Peak Oil

Peak Oil

The most up to date and comprehensive website covering peak oil in a global context is The Oil Drum. According to the IEA oil supply has already peaked and we are now in decline. Oil consumption in the United States, Japan, Australian, Europe and other developed OECD nations is currently declining.

Oil has until recently been relatively abundant. With many large easily mined oil fields found up until the late 70's it is hard to believe that we are now about to run out. A long time ago, you used to have to burn one barrel of oil in order to extract 30 barrels. Now you burn one barrel to get two barrels and the price per barrel at the retail end goes up exponentially. As oil companies run out of easily exploitable oil fields, shale sands and other previously un-economical oil extraction methods are put to work. As the energy cost of extracting that energy reaches equilibrium however, we cannot any longer extract oil using other oil, and as the world energy demand seems to show no sign of decline, this poses us with the peak-oil problem.



So what can be done?

Now you might say there is nothing we can do given the sheer scale of the problem. To a certain extent it is up to governments to amend their policies and major infrastructure ideals in order to run with our declining oil supply.

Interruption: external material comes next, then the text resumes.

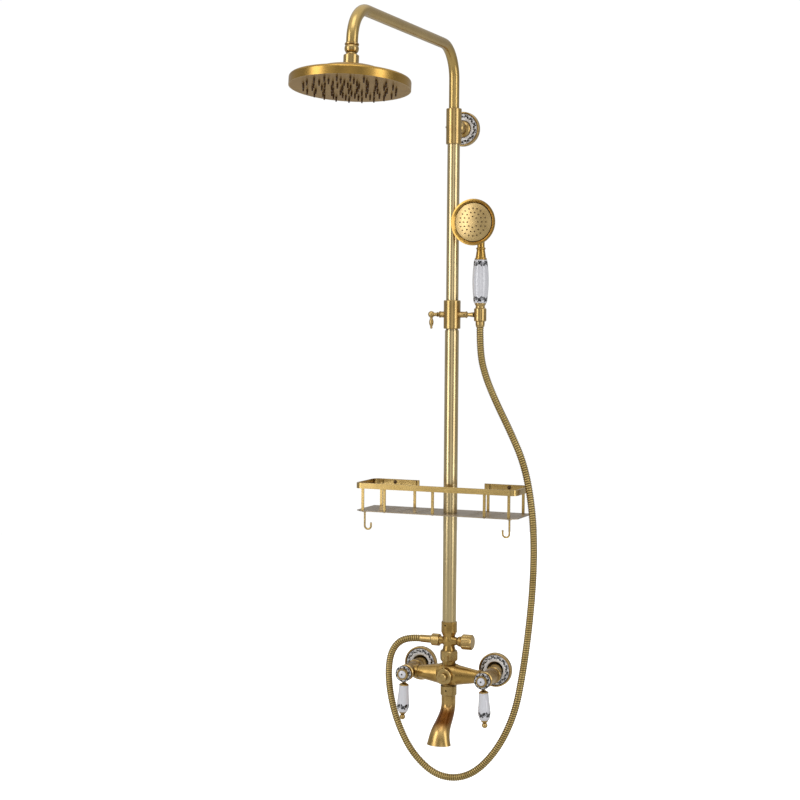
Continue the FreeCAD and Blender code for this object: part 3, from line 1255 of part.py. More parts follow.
def shelf_rivets():
    """Domed rivet heads under the plate, one below each upright strip."""
    heads = [turned([(0, 0), (2.2, 0), (1.3,)], V(x, y, PLATE_BOTTOM), DOWN) for x, y in post_places()]
    return Part.makeCompound(heads)


def shelf_hook(side):
    """Bent wire hook under the plate: a stem, then a half turn that opens towards the middle."""
    x = SHELF_SHIFT + side * (SHELF_WIDTH / 2 - 16)
    y = -SHELF_DEPTH + 12
    bend_z = PLATE_BOTTOM - HOOK_DROP + HOOK_BEND
    inward = -side
    start = V(x, y, PLATE_BOTTOM)
    bend_start = V(x, y, bend_z)
    bend_end = V(x + inward * 2 * HOOK_BEND, y, bend_z)
    bend_middle = V(x + inward * HOOK_BEND, y, bend_z - HOOK_BEND)
    path = Part.Wire([
        Part.LineSegment(start, bend_start).toShape(),
        Part.Arc(bend_start, bend_middle, bend_end).toShape(),
        Part.LineSegment(bend_end, bend_end + UP * 5).toShape(),
    ])
    tip = ball(HOOK_WIRE, bend_end + UP * 5)
    return joined(swept(path, HOOK_WIRE), tip, rod(2 * HOOK_WIRE, -2, 0, start))


# ---- write every node ----
SIDES = (("hot", -1), ("cold", 1))
flange_centres = [inlet_point(-1), inlet_point(1), V(0, 0, BRACKET_HEIGHT)]
flange_bores = [TAIL_RADIUS + FIT, TAIL_RADIUS + FIT, BRACKET_PLATE_RADIUS + FIT]
save("flange_rims", Part.makeCompound([flange_rim(c, b) for c, b in zip(flange_centres, flange_bores)]))
save("flange_porcelain_rings", Part.makeCompound([flange_porcelain(c) for c in flange_centres]))
save("inlet_unions", Part.makeCompound([s_union(side) for name, side in SIDES]))
save("inlet_nuts", Part.makeCompound([union_nut(side) for name, side in SIDES]))
save("mixer_body", mixer_body())
save("riser_nut", riser_nut())
save("valve_cartridges", Part.makeCompound([cartridge(side) for name, side in SIDES]))
save("valve_bonnets", Part.makeCompound([bonnet(side) for name, side in SIDES]))
for name, side in SIDES:
    save(f"{name}_handle_hub", handle_hub(side))
    save(f"{name}_handle_skirt", handle_skirt(side))
    save(f"{name}_handle_cap", handle_cap(side))
    save(f"{name}_handle_grip", handle_grip(side))
    save(f"{name}_handle_finial", handle_finial(side))
save("tub_dial", tub_dial())
save("tub_dial_pin", dial_pin())
save("spout_collar", spout_collar())
save("spout", spout())
save("diverter_tee", diverter_tee())
save("diverter_knob", diverter_knob())
save("grub_screws", Part.makeCompound([
    grub_screw(spout_grub_point(), OUT, SPOUT_RADIUS + 0.3, SPOUT_COLLAR_RADIUS - GRUB_RECESS),
    grub_screw(
        riser_grub_point(), riser_grub_direction(), LOWER_RADIUS + 0.2, TEE_COLLAR_RADIUS - GRUB_RECESS),
    grub_screw(bracket_grub_point(), LEFT, UPPER_RADIUS + 0.3, BRACKET_COLLAR_RADIUS + 1.6)]))
save("riser_lower", riser_lower())
save("riser_middle", riser_middle())
save("riser_upper", riser_upper())
save("bracket_body", bracket_body())
save("bracket_plate", bracket_plate())
save("bracket_boss", bracket_boss())
save("bracket_lock", bracket_lock())
save("wall_screws", Part.makeCompound(
    [wall_screw(bracket_screw_point(side), BRACKET_PLATE) for side in (-1, 1)]
    + [wall_screw(keyhole_point(side), RAIL_THICKNESS) for side in (-1, 1)]))
save("arm_guide", arm_guide())
save("arm_tube", arm_tube())
save("swivel_adapter", swivel_adapter())
save("swivel_seat", swivel_seat())
save("swivel_nut", swivel_nut())
save("rain_head_shell", head_shell())
save("rain_head_face", head_face())
save("rain_head_nozzles", head_nozzles())
save("slider_bush", slider_bush())
save("slider_collar", slider_collar())
save("slider_lock", slider_lock())
save("handset_cradle", cradle())
save("handset_tail", handset_tail())
save("handset_grip", handset_grip())
save("handset_head", handset_head())
save("handset_face", handset_face())
save("handset_nozzles", handset_nozzles())
save("hose_top_nut", hose_top_nut())
save("hose_bottom_nut", hose_bottom_nut())
save("shower_hose", shower_hose())
save("shelf_rail", shelf_rail())
save("shelf_plate", shelf_plate())
save("shelf_posts", shelf_posts())
save("shelf_rivets", shelf_rivets())
save("shelf_hooks", Part.makeCompound([shelf_hook(side) for side in (-1, 1)]))
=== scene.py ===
import math

import bmesh
import bpy
from mathutils import Matrix, Vector


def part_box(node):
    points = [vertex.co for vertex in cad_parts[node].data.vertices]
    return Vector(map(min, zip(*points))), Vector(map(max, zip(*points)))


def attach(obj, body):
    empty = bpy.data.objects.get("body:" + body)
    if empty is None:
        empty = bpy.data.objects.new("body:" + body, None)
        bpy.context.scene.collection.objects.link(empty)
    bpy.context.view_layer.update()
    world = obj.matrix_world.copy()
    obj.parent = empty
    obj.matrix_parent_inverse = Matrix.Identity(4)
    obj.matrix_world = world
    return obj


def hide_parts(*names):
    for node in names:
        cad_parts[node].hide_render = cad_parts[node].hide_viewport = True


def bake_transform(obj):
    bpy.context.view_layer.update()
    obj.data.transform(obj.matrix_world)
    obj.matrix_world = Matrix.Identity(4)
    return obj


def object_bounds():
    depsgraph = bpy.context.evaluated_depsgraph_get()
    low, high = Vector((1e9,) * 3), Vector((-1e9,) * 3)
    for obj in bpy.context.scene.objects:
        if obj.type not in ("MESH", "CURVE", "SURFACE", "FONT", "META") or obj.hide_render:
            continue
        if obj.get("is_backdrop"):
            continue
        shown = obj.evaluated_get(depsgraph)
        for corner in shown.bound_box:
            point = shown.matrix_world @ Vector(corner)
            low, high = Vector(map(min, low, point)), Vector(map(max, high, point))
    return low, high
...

As a bottom up approach individuals can do a few things however which will put pressure on those policy makers to get a move on:

  • Cut down on oil use and oil related products. Think electric vehicles, green shopping bags cut down on plastic - a derivative of oil, efficient living - same comfort smaller spaces, less wasteful than one person per car commuting, smarter housing design etc
  • Smarter food choices, less waste. Eat kangaroo instead of beef or better still become vegetarian or vegan. Remember 1 cow = 2 barrels of oil to farm that cow.
  • Put pressure on your government to change policies and tell them you want a stable sustainable and economically sound future. You want feed in tariffs for your energy, better public transport systems, policies that encourage more energy efficient housing.
  • no more desalinated water - cut down on our water use instead. To generate water from electricity is a step in the wrong direction not only because of the environmental damage such actions cause, but also for infrastructure security. What happens when the price of oil goes through the roof? We can't drink fresh water any more?
  • Encourage a carbon trading system which covers all emission including transport, exports, imports and agriculture. This will force businesses to forge new directions through financial barriers.

Peak Oil in the US



Some issues are raised here about how urgently we need to take on a paradigm shift towards energy alternatives to oil. The questions from the reporter such as "$300 per barrel, how can we fix this?" Only emphasise the misunderstanding of the concept of peak oil. It is not something to be fixed, or subsidised, there is simply no more oil to match demand that can be obtained without using more energy to obtain it than the energy gained. Finding alternative energy sources is the only fix here and we are on the verge of missing the pathway to a low impact solution.


Peak Oil Crisis

The Future of Energy

Our future energy will come from the sun, the wind, geothermal and hydro with gas becoming the all important transitional energy source. The sustainable energy boom is just beginning.